One of the main causes of an off-track sleep schedule is going to bed and waking up at different times of day. According to Dr. Nader, the best way to re-establish a healthy sleeping pattern is to create a sleep schedule and then stick to it, even on the weekends.
"Try picking a time that you’d like to go to sleep at every night, and slowly work your way up to it so your body can easily adjust to the time difference," she suggests. "For example, if you want to go to bed at 10 p.m. instead of 11 p.m., try going to bed 15 minutes earlier each week until you reach your goal."
Set a bedtime alarm.
Just as you set an alarm to wake up in the morning, try setting one that reminds you it’s time to start the bedtime process each night, suggests clinical sleep educator Terry Cralle, RN. When you find yourself tempted to watch just one more Netflix episode or read one more chapter, the bedtime alarm can help remind you of your commitment to a consistent sleep routine.
Speaking of alarms, Cralle says to avoid hitting the snooze button when waking up: "Simply set an alarm – from across the room, if needed – to allow for maximum sleep time, and then get up when it goes off."
Institute a caffeine curfew.
Dr.

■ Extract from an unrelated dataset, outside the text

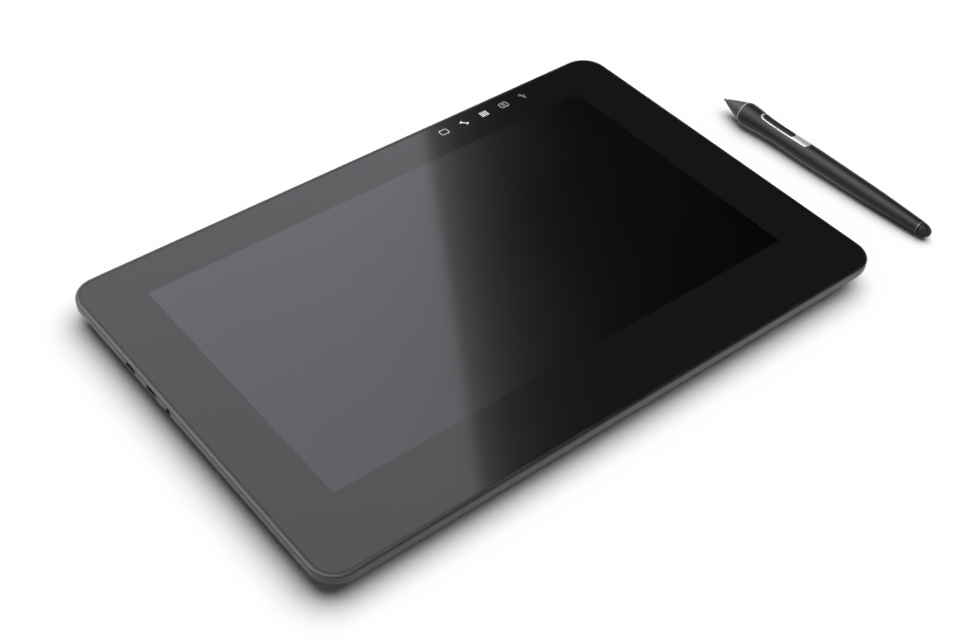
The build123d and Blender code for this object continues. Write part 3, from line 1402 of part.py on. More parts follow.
pen_board.part.label = "pen_board"
export_step(pen_board.part, "parts/pen_board.step")
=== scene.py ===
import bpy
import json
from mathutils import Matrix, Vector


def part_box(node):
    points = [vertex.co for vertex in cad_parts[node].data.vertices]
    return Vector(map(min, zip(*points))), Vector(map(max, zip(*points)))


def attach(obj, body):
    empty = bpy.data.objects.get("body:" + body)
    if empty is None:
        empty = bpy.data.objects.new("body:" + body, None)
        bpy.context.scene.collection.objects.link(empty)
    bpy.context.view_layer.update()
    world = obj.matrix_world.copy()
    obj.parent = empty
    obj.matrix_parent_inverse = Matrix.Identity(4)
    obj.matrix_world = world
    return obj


bl_info = {
    "name": "Pen display",
    "version": (1, 0, 0),
    "blender": (4, 5, 0),
    "location": "3D View > Sidebar > Pen display",
    "description": "Dresses a drawing tablet with a screen and its pen, and sets them on a white table",
    "category": "Object",
}

import json
import math

import bpy
import numpy as np
from bpy.props import FloatProperty, FloatVectorProperty, PointerProperty

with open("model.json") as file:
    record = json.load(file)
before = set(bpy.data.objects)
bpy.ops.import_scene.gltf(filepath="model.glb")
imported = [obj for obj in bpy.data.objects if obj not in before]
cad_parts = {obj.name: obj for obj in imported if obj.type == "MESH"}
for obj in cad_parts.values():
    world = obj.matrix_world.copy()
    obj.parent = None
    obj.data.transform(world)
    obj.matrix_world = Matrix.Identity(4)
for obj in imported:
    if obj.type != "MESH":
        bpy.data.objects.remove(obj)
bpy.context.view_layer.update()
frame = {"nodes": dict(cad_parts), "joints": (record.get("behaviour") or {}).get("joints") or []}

# Lengths are in metres
MM = 0.001
MICRON = 0.001 * MM

# What the frame gives: places of CAD nodes, and the hinge that the pen's side switch rocks on
GLASS_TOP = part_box("cover_glass")[1][2]
PANEL_LOW, PANEL_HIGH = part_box("lcd_panel")
KEY_BOARD_LOW, KEY_BOARD_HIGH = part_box("touch_key_board")
ROCKER_HINGE = next(joint for joint in frame["joints"] if joint["name"] == "pen_switch_rock")

# Spans of a noise's values: most of them lie in the bulk, and fewer in the core
NOISE_BULK = (0.3, 0.7)
NOISE_CORE = (0.35, 0.65)

# A wave texture of scale 1 turns through this many radians in a metre
WAVE_RADIANS = 20

WHITE = (1.0, 1.0, 1.0, 1.0)


# Settings


def colour(name, text, default):
    """A colour setting."""
    return FloatVectorProperty(
        name=name, description=text, subtype="COLOR", size=3, min=0, max=1, default=default
    )


def length(name, text, default):
    """A length setting, in metres."""
    return FloatProperty(name=name, description=text, subtype="DISTANCE", unit="LENGTH", default=default)


def fraction(name, text, default):
    """A setting from 0 to 1."""
    return FloatProperty(name=name, description=text, subtype="FACTOR", min=0, max=1, default=default)


def brightness(name, text, default, high):
    """The strength of a light or of a glowing card."""
    return FloatProperty(name=name, description=text, min=0, max=high, default=default)


def angle(name, text, default, high):
    """An angle setting, given in degrees and kept in radians, as Blender keeps angles."""
    return FloatProperty(
        name=name, description=text, subtype="ANGLE", unit="ROTATION",
        min=0, max=math.radians(high), default=math.radians(default),
    )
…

Nader recommends limiting the amount of caffeine consumed in the evenings. "Caffeine can stay in your system for up to eight hours, so try to drink your last cup of coffee, tea or soda early- to mid-afternoon."
In addition to cutting out caffeine, studies have shown that meal timing plays a part in regulating sleep/wake cycles. Cralle says it’s best to eat dinner at least two or three hours before bedtime.
Just say no to naps.
If you’re a regular napper, you might consider skipping those siestas. "Taking naps during the day can hinder the development of healthy nighttime sleeping habits," Dr. Nader warns. "While a power nap can leave you feeling refreshed, napping at the wrong time may cause you to sleep more poorly at night." If you absolutely need a nap, try to take it between 1 p.m. and 3 p.m., and keep it on the short side, perhaps 30 minutes or less.
Take a warm shower or bath before bedtime.
Studies have shown that taking a warm shower or bath 60 to 90 minutes before bedtime can help to improve sleep, says Cralle.
Once you’ve turned in for the night, turn your clock around and tuck your phone away until your alarm goes off, says Cralle. If you’re having trouble falling asleep or if you wake up in the middle of the night, checking the time can cause anxiety and make it even more difficult to drift back off.
If you’ve tried various strategies but are still struggling to get back on track, Cralle says it’s best to talk with your physician to get a referral to a sleep doctor about delayed sleep phase (late bedtime with late wake time) and advanced sleep phase (early bedtime with early wake time). If you suffer from delayed sleep phase, melatonin could help your body adjust to a healthier bedtime. Be sure to talk with your doctor to determine whether this is the right choice for you.